Tiana Nobile is a poet based in New Orleans, Louisiana where she works at an arts education nonprofit called KID smART. She is a Korean American adoptee. Her debut collection of poetry, Cleave, was published by Hub City Press in the spring of 2021.

== Education and career ==
Nobile received her BA from Sarah Lawrence College, her MAT in elementary and special education from the University of New Orleans, and her MFA in Poetry from Warren Wilson College.

She is the author of the chapbook The Spirit of the Staircase, which was published in 2017 by Antenna, a New Orleans–based organization. Nobile collaborated with writer and interdisciplinary artist, Brigid Conroy, whose artwork appears throughout the chapbook.
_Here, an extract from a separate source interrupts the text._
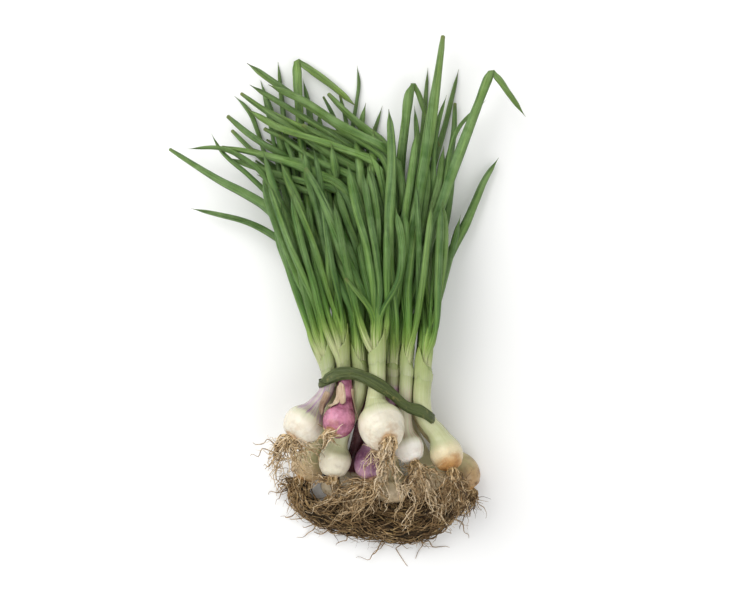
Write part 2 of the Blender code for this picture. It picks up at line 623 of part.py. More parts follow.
def band_rings(route):
    """Flat four-cornered rings along the band's route, thin across the shafts."""
    wide = np.array([0.0, TIE_WIDTH / 2, 0.0])
    rings = []
    for spot, way in zip(route, ring_ways(route)):
        out = unit(np.array([way[2], 0.0, -way[0]])) * TIE_THICK / 2
        rings.append((spot, wide + out, wide - out))
    return rings


def build():
    clear_scene()
    leaf_green = make_material("leaf_green", LEAF_GREEN, 0.5)
    shaft_white = make_material("shaft_white", SHAFT_WHITE, 0.4)
    bulb_purple = make_material("bulb_purple", BULB_PURPLE, 0.35)
    root_tan = make_material("root_tan", ROOT_TAN, 0.85)
    tie_green = make_material("tie_green", TIE_GREEN, 0.6)

    strands = []
    for number, onion in enumerate(ONIONS, 1):
        bulb = onion_strand(number, onion)
        strands.append(bulb)
        outward = unit(bulb.points[0] - bulb.points[1])
        strands.append(root_strand(number, onion, bulb.points[0], outward))
        forward = unit(bulb.points[-1] - bulb.points[-2])
        own = [leaf for leaf in LEAVES if leaf["onion"] == number]
        for order, leaf in enumerate(own):
            strands.append(leaf_strand(number, leaf, order, len(own), bulb.points[-1], forward))
    settle(strands)
    for strand in strands:
        lay_rings(strand)
    for _ in range(THIN_ROUNDS):
        if thin_where_tight(strands) <= 0:
            break

    for strand in strands:
        onion = ONIONS[strand.onion - 1]
        if strand.kind == "bulb":
            skin = bulb_purple if onion["purple"] > 0.7 else shaft_white
            rests = onion["bulb"][2] < GROUND_LAYER
            add_object(strand.name, round_rings(strand, BULB_SIDES), BULB_SIDES, skin, rests)
        elif strand.kind == "leaf":
            add_object(strand.name, round_rings(strand, LEAF_SIDES), LEAF_SIDES, leaf_green)
        else:
            add_object(strand.name, round_rings(strand, ROOT_SIDES), ROOT_SIDES, root_tan)
    add_object("tie_band", band_rings(tie_route(strands)), 4, tie_green)


build()
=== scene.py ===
import math

import bmesh
import bpy
import numpy as np
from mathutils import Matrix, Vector, noise


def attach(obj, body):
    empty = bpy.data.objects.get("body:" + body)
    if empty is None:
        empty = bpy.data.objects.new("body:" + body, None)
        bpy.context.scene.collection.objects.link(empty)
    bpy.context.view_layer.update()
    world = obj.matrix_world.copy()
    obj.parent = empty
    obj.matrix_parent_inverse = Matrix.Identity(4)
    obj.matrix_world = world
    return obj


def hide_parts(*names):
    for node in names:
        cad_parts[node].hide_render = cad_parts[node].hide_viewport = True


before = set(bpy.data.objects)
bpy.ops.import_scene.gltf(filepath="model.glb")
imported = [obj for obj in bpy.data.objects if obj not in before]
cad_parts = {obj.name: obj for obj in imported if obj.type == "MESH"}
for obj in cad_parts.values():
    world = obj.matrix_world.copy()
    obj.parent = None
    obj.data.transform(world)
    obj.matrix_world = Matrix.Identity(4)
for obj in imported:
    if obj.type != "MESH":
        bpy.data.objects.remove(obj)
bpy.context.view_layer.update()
mm = 0.001
print("frame loaded,", len(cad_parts), "nodes")


# lines in space, all in millimetres

def unit(vector):
    return vector / np.linalg.norm(vector)


def smoothStep(value):
    value = np.clip(value, 0.0, 1.0)
    return value * value * (3 - 2 * value)


def arcLengths(points):
    return np.concatenate([[0.0], np.cumsum(np.linalg.norm(np.diff(points, axis=0), axis=1))])


def smoothValues(along, values, at):
    # a smooth curve through values that may be unevenly spaced
    values = np.asarray(values, float).reshape(len(along), -1)
    gaps = np.diff(along)[:, None]
    slopes = np.diff(values, axis=0) / gaps
    middle = (slopes[:-1] * gaps[1:] + slopes[1:] * gaps[:-1]) / (gaps[1:] + gaps[:-1])
    tangents = np.vstack([slopes[:1], middle, slopes[-1:]])
    k = np.clip(np.searchsorted(along, at, side="right") - 1, 0, len(gaps) - 1)
    h = gaps[k]
    t = (at - along[k])[:, None] / h
    return (values[k] * (1 + 2 * t) * (1 - t) ** 2 + tangents[k] * h * t * (1 - t) ** 2
            + values[k + 1] * t * t * (3 - 2 * t) + tangents[k + 1] * h * t * t * (t - 1))


def smoothPath(points, spacing):
    points = np.asarray(points, float)
    along = arcLengths(points)
    at = np.linspace(0.0, along[-1], max(4, int(along[-1] / spacing) + 1))
    return smoothValues(along, points, at)


def alongPath(centres, values, path):
    # a strand's radii, read off at the points of a path along it
    return smoothValues(arcLengths(centres), values, arcLengths(path))[:, 0]


def softened(values, reach):
    # each value as the mean of those around it
    count = 2 * reach + 1
    return np.convolve(np.pad(values, reach, "edge"), np.ones(count) / count, "valid")


def slowNoise(count, spacing, length, rolls):
    # a smooth random walk around zero, changing over about the given length
    knots = max(4, int(count * spacing / length) + 4)
    values = rolls.uniform(-1.0, 1.0, knots)
    return smoothValues(np.arange(knots) * 1.0, values, np.linspace(0.5, knots - 1.5, count))[:, 0]


def carriedFrames(path, side=None):
    # the way along a path, with two square directions carried along it without twist
    steps = np.diff(path, axis=0)
    steps /= np.linalg.norm(steps, axis=1)[:, None] + 1e-9
    ways = np.vstack([steps[:1], steps[1:] + steps[:-1], steps[-1:]])
    ways /= np.linalg.norm(ways, axis=1)[:, None] + 1e-9
    if side is None:
        side = np.cross(ways[0], (0.0, 1.0, 0.0) if abs(ways[0][2]) > 0.95 else (0.0, 0.0, 1.0))
    sides = []
    for way in ways:
        side = unit(side - way * (side @ way))
        sides.append(side)
    sides = np.array(sides)
    return ways, sides, np.cross(sides, ways)


def ringWays(sides, rises, angles):
    # the ways out from a line, all round it, at each of its points
    return sides[:, None] * np.cos(angles)[None, :, None] + rises[:, None] * np.sin(angles)[None, :, None]


def aroundStrand(angles, along):
    # a strand's own coordinates: round it, and along it
    shape = (len(along), len(angles))
    return np.stack([np.broadcast_to(np.cos(angles), shape), np.broadcast_to(np.sin(angles), shape),
                     np.broadcast_to(np.reshape(along, (len(along), -1)), shape)], axis=2)


def fullCircle(places):
    return np.arange(places) * 2 * math.pi / places


def turnedWay(sides, rises, turn):
    return sides * np.cos(turn)[:, None] + rises * np.sin(turn)[:, None]


def withEnds(rings, first, last):
    # rings drawn together to a point at each end
    ends = [np.repeat(np.reshape(spot, (1, 1, 3)), rings.shape[1], axis=1) for spot in (first, last)]
    return np.vstack([ends[0], rings, ends[1]])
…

In an interview with Hyphen, Nobile said the title of her chapbook comes from the French phrase, l’esprit de l’escalier, which “refers to the feeling you get when someone says something to you and you think of the perfect response or comeback 20 minutes later as you’re walking away down the stairs."

Nobile is a recipient of a 2017 Rona Jaffe Foundation Writers' Award and the Lucy Grealy Prize for Poetry from Sarah Lawrence College. She was a finalist for the National Poetry Series and the Kundiman Poetry Prize. A Kundiman Fellow, Nobile has been nominated for a Pushcart Prize.